# [Do this]
Copy the data word for word, keeping every line.
----------------------------------------
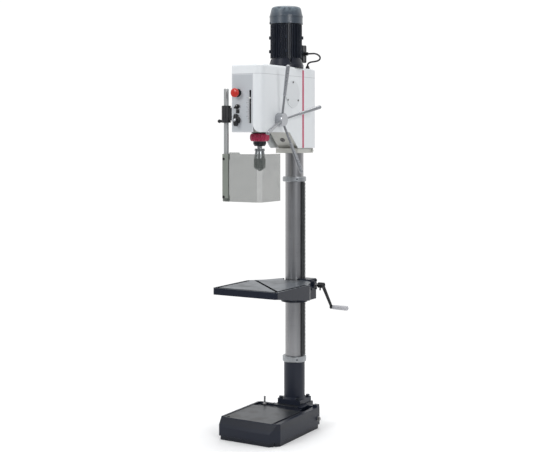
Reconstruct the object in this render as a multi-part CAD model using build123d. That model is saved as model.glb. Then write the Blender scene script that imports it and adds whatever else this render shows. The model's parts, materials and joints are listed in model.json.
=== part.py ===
from build123d import *
import os
from math import cos, sin, tan, pi, radians, sqrt, atan2

# Floor-standing gear-head pillar drill. Millimetres, +Z up, operator's side towards -Y.
# The origin is the centre of the four floor bolts, on the underside of the base.

os.makedirs("parts", exist_ok=True)

# ---- Driving dimensions --------------------------------------------------------------
COLUMN_Y = 240.0            # column axis behind the origin
THROAT = 312.0              # column axis to spindle axis
SPINDLE_Y = COLUMN_Y - THROAT
RUN = 0.05                  # radial running clearance of a shaft in its bore
GAP = 0.3                   # air between parts that only pass each other

BASE_HALF_W = 148.0
BASE_FRONT = -180.0
BASE_REAR_LEFT = 168.0
BASE_REAR_RIGHT = 220.0
BASE_FOOT_H = 18.0
BASE_RIM_Z = 98.0
BASE_PAD_Z = 96.0
BASE_MOAT_Z = 90.0
BASE_PAD_X = 110.0          # right side of the machined face
BASE_PAD_REAR = 98.0
BASE_RIM_X = 128.0          # inner side of the base's rim
BEVEL = 25.0                # run of the long bevel along the front
FLOOR_BOLT_X = 118.0        # half spacing of the floor bolts
FLOOR_BOLT_Y = 142.0
FLOOR_HOLE_R = 7.0
COLUMN_BOSS = 64.0          # half width of the base under the column

FLANGE_HALF = 59.0
FLANGE_T = 22.0
FLANGE_BOLT = 46.0
SLEEVE_R = 48.5
COLUMN_R = 42.5
COLUMN_WALL = 6.0
COLUMN_TOP = 1560.0
RING_R = 55.0
LOW_RING_Z = (288.0, 315.0)
HIGH_RING_Z = (1125.0, 1148.0)
RING_SCREW_DEG = -48.0

GEAR_M = 2.0                # module of every gear and rack
RACK_HALF_W = 10.0
RACK_BACK = 43.2            # back face of the rack, from the column axis
RACK_PITCH = 53.0

TABLE_HALF_W = 164.0
TABLE_FRONT = COLUMN_Y - 442.0
TABLE_REAR = COLUMN_Y - 152.0
TABLE_TOP = 670.0
TABLE_EDGE = 30.0
DRIP_W = 15.0               # drip channel round the table top
DRIP_DEEP = 6.0
SLOT_MID_Y = -24.0          # the diagonal T-slot crosses the centre line here
BRACKET_R = 62.0
BRACKET_Z = 567.0
LIFT_TEETH = 20
LIFT_R = GEAR_M * LIFT_TEETH / 2
LIFT_X = RACK_PITCH + LIFT_R
LIFT_Z = 617.0
WORM_R = 10.5
CRANK_Z = LIFT_Z + LIFT_R + GEAR_M + GAP + WORM_R
HOUSING_X = 98.0
CRANK_ARM = 127.0
CRANK_END_X = 167.0         # end face of the crank's boss, where the grip starts
GRIP_END_X = 243.0
CRANK_LEAN = 32.0           # degrees of the arm behind straight down

HEAD_LEFT = -80.0
HEAD_RIGHT = 70.0
HEAD_FRONT = -175.0
HEAD_REAR = COLUMN_Y + 80.0
HEAD_Z = 1353.0
HEAD_TOP = 1650.0
HEAD_BAND_Z = 1608.0
HEAD_SKIRT_Z = 1281.0
CLAMP_Z = 1258.0
CLAMP_SCREWS = ((1269.0, 60.0), (1320.0, 55.0))   # height, and half length of the bore
CLAMP_SCREW_Y = 56.0        # behind the column axis
PANEL_RIGHT = 30.0
CORNER_R = 40.0
SHEET = 3.0

DECK_Z = (1480.0, 1492.0)
ROOF_Z = (1632.0, 1644.0)
QUILL_R = 28.0
QUILL_TOP = 1508.0
QUILL_BOTTOM = 1312.0
QUILL_STROKE = 90.0
QUILL_RACK = 26.0           # pitch line of the quill rack, behind the spindle axis
FEED_TEETH = 16
FEED_R = GEAR_M * FEED_TEETH / 2
FEED_Y = SPINDLE_Y + QUILL_RACK + FEED_R
FEED_Z = 1408.7
RING_GRIP_R = 44.0
COLLAR_LIP_Z = HEAD_Z - 5    # lower face of the collar's lip, over the stop ring
CHUCK_TOP = 1281.0
CHUCK_BOTTOM = 1187.0

SPINDLE_TEETH = 48
LAY2_SMALL = 34
LAY2_BIG = 57
LAY1_SMALL = 28
LAY1_BIG = 51
MOTOR_TEETH = 17
LAY2_Y = SPINDLE_Y + GEAR_M * (SPINDLE_TEETH + LAY2_SMALL) / 2
LAY1_Y = LAY2_Y + GEAR_M * (LAY2_BIG + LAY1_SMALL) / 2
MOTOR_Y = LAY1_Y + GEAR_M * (LAY1_BIG + MOTOR_TEETH) / 2
GEAR_W = 14.0
LEVEL_1 = 1540.0            # spindle gear and small gear of the second layshaft
LEVEL_2 = 1562.0            # second layshaft's big gear
LEVEL_3 = 1588.0            # first layshaft's big gear and the motor pinion
LAY_R = 9.0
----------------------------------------
# [Task result]
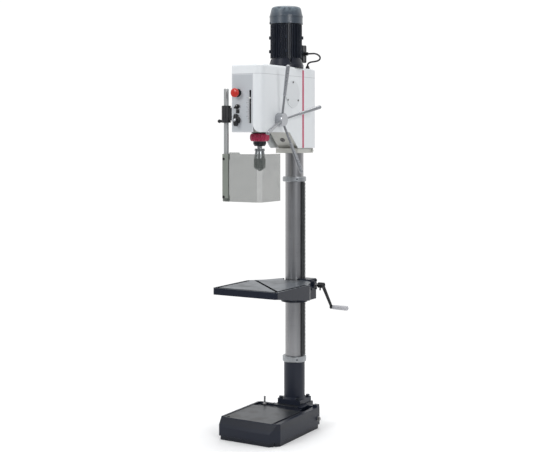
Reconstruct the object in this render as a multi-part CAD model using build123d. That model is saved as model.glb. Then write the Blender scene script that imports it and adds whatever else this render shows. The model's parts, materials and joints are listed in model.json.
=== part.py ===
from build123d import *
import os
from math import cos, sin, tan, pi, radians, sqrt, atan2

# Floor-standing gear-head pillar drill. Millimetres, +Z up, operator's side towards -Y.
# The origin is the centre of the four floor bolts, on the underside of the base.

os.makedirs("parts", exist_ok=True)

# ---- Driving dimensions --------------------------------------------------------------
COLUMN_Y = 240.0            # column axis behind the origin
THROAT = 312.0              # column axis to spindle axis
SPINDLE_Y = COLUMN_Y - THROAT
RUN = 0.05                  # radial running clearance of a shaft in its bore
GAP = 0.3                   # air between parts that only pass each other

BASE_HALF_W = 148.0
BASE_FRONT = -180.0
BASE_REAR_LEFT = 168.0
BASE_REAR_RIGHT = 220.0
BASE_FOOT_H = 18.0
BASE_RIM_Z = 98.0
BASE_PAD_Z = 96.0
BASE_MOAT_Z = 90.0
BASE_PAD_X = 110.0          # right side of the machined face
BASE_PAD_REAR = 98.0
BASE_RIM_X = 128.0          # inner side of the base's rim
BEVEL = 25.0                # run of the long bevel along the front
FLOOR_BOLT_X = 118.0        # half spacing of the floor bolts
FLOOR_BOLT_Y = 142.0
FLOOR_HOLE_R = 7.0
COLUMN_BOSS = 64.0          # half width of the base under the column

FLANGE_HALF = 59.0
FLANGE_T = 22.0
FLANGE_BOLT = 46.0
SLEEVE_R = 48.5
COLUMN_R = 42.5
COLUMN_WALL = 6.0
COLUMN_TOP = 1560.0
RING_R = 55.0
LOW_RING_Z = (288.0, 315.0)
HIGH_RING_Z = (1125.0, 1148.0)
RING_SCREW_DEG = -48.0

GEAR_M = 2.0                # module of every gear and rack
RACK_HALF_W = 10.0
RACK_BACK = 43.2            # back face of the rack, from the column axis
RACK_PITCH = 53.0

TABLE_HALF_W = 164.0
TABLE_FRONT = COLUMN_Y - 442.0
TABLE_REAR = COLUMN_Y - 152.0
TABLE_TOP = 670.0
TABLE_EDGE = 30.0
DRIP_W = 15.0               # drip channel round the table top
DRIP_DEEP = 6.0
SLOT_MID_Y = -24.0          # the diagonal T-slot crosses the centre line here
BRACKET_R = 62.0
BRACKET_Z = 567.0
LIFT_TEETH = 20
LIFT_R = GEAR_M * LIFT_TEETH / 2
LIFT_X = RACK_PITCH + LIFT_R
LIFT_Z = 617.0
WORM_R = 10.5
CRANK_Z = LIFT_Z + LIFT_R + GEAR_M + GAP + WORM_R
HOUSING_X = 98.0
CRANK_ARM = 127.0
CRANK_END_X = 167.0         # end face of the crank's boss, where the grip starts
GRIP_END_X = 243.0
CRANK_LEAN = 32.0           # degrees of the arm behind straight down

HEAD_LEFT = -80.0
HEAD_RIGHT = 70.0
HEAD_FRONT = -175.0
HEAD_REAR = COLUMN_Y + 80.0
HEAD_Z = 1353.0
HEAD_TOP = 1650.0
HEAD_BAND_Z = 1608.0
HEAD_SKIRT_Z = 1281.0
CLAMP_Z = 1258.0
CLAMP_SCREWS = ((1269.0, 60.0), (1320.0, 55.0))   # height, and half length of the bore
CLAMP_SCREW_Y = 56.0        # behind the column axis
PANEL_RIGHT = 30.0
CORNER_R = 40.0
SHEET = 3.0

DECK_Z = (1480.0, 1492.0)
ROOF_Z = (1632.0, 1644.0)
QUILL_R = 28.0
QUILL_TOP = 1508.0
QUILL_BOTTOM = 1312.0
QUILL_STROKE = 90.0
QUILL_RACK = 26.0           # pitch line of the quill rack, behind the spindle axis
FEED_TEETH = 16
FEED_R = GEAR_M * FEED_TEETH / 2
FEED_Y = SPINDLE_Y + QUILL_RACK + FEED_R
FEED_Z = 1408.7
RING_GRIP_R = 44.0
COLLAR_LIP_Z = HEAD_Z - 5    # lower face of the collar's lip, over the stop ring
CHUCK_TOP = 1281.0
CHUCK_BOTTOM = 1187.0

SPINDLE_TEETH = 48
LAY2_SMALL = 34
LAY2_BIG = 57
LAY1_SMALL = 28
LAY1_BIG = 51
MOTOR_TEETH = 17
LAY2_Y = SPINDLE_Y + GEAR_M * (SPINDLE_TEETH + LAY2_SMALL) / 2
LAY1_Y = LAY2_Y + GEAR_M * (LAY2_BIG + LAY1_SMALL) / 2
MOTOR_Y = LAY1_Y + GEAR_M * (LAY1_BIG + MOTOR_TEETH) / 2
GEAR_W = 14.0
LEVEL_1 = 1540.0            # spindle gear and small gear of the second layshaft
LEVEL_2 = 1562.0            # second layshaft's big gear
LEVEL_3 = 1588.0            # first layshaft's big gear and the motor pinion
LAY_R = 9.0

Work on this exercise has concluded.